La direction d'acteurs est bien menée par la réalisatrice. Elle a l'art de concevoir des films magnifiques et bien ficelés. Elle a su conjuguer les personnages aux paysages, d'une telle manière à ce que l'on s'imagine faire partie du décor. Le P.P. est donc un court métrage qui dégage le parfum du cinéma, mêlé à la sensualité de ses héroïnes très gracieuses.
Quant à Sara, c'est l'histoire d'une jeune femme qui respire la liberté ; une liberté traduite par ses escapades, seule, avec comme bagage une petite valise jaune qu'elle trimbale le long de ses évasions. Elle va vers la vie à bras ouvert, sans promesse ni adresse, refusant tout attache. La sacrée Sara - rôle campé par Fadwa Taleb - s'approprie le monde entier ; là où elle va c'est chez elle.Malek et Lilia quant à eux racontent leur brève rencontre avec Sara disparait sur un coup de tête, sans laisser de trace. L'amertume et la nostalgie laissent les deux personnages hallucinés.

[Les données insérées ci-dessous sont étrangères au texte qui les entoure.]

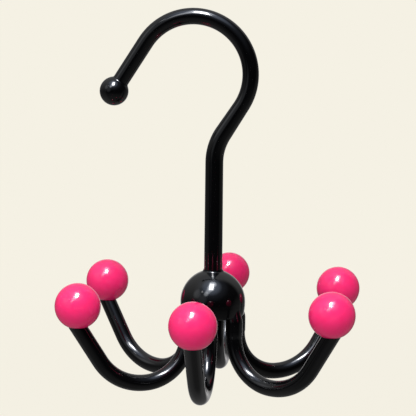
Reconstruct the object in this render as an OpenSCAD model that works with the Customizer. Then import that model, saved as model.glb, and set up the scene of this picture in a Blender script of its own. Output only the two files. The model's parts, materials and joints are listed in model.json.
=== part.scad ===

La réalisatrice a fait de sa globetrotteuse une femme sans attache qui a soif des rencontres hasardeuses et d'un monde nu, qu'elle respire comme l'air. Elle est partout et nulle part, seule la lumière du jour nous laisse voir nettement sa petite valise jaune trainée nerveusement et ses pieds aux sandales plates qui gambadent en vitesse, dans les rues à la recherche de quelqu'un, ou quelque chose, sans se soucier de ce que peut lui cacher le hasard.

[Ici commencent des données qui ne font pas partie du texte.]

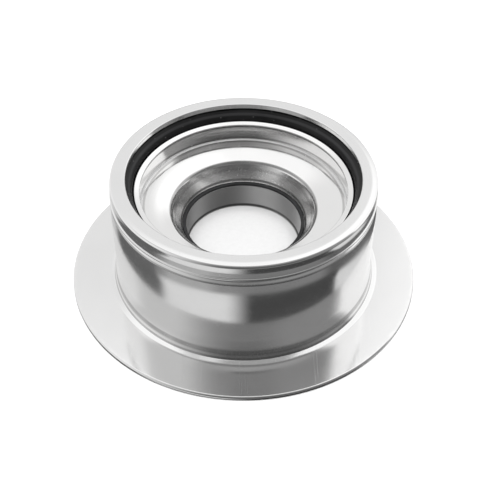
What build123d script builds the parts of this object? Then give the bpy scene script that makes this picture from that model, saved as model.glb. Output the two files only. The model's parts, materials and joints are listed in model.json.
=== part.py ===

Arrêtons brièvement sur Pour quelques paillettes de plus, dans lequel Amina Saadi a encore une fois joué sur les émotions de son héroïn, incarnée par Sylvie Degryse. Marla est une muse quinquagénaire qui use de son pouvoir pour donner un coup de pouce aux artistes, mal dans leur peau, qui cherchent désespérément le goût de la réussite. Avec ses paillettes, elle leur souffle l'inspiration qui leur permet de créer, quels qu'ils soient, peintre, écrivain, ou encore pianiste ; jusqu'au jour où elle se trouve devant un problème majeur. Son patron la trouve alors has been (dépassée) à son goût, il la remercie d'une manière arrogante parce qu'elle a déçu ses attentes. La réalisatrice réussit à faire ressortir le désespoir de Marla, par un jeu d'acteur subtil. Lors de sa descente vers l'enfer de l'alcool, une nouvelle muse apparait, lui tend la main qu'elle refuse au début. Là encore, Amina Saadi traduit la relève, juste avec quelques paillettes restées collées aux doigts. Elle concrétise l'idée que les talents ne s'arrêtent pas avec l'âge.

Dans chacun de ces courts métrages, on retrouve un clin d'œil qui nous rappelle les attaches marocaines de la réalisatrice. À chaque fois, il est signalé d'une manière intelligente : une phrase en dialecte marocain, une beurette brune, un écrivain marocain…. Bref, un travail qui annonce une réalisatrice qui marche sur les bons rails. Il reste à l'attendre dans un long métrage.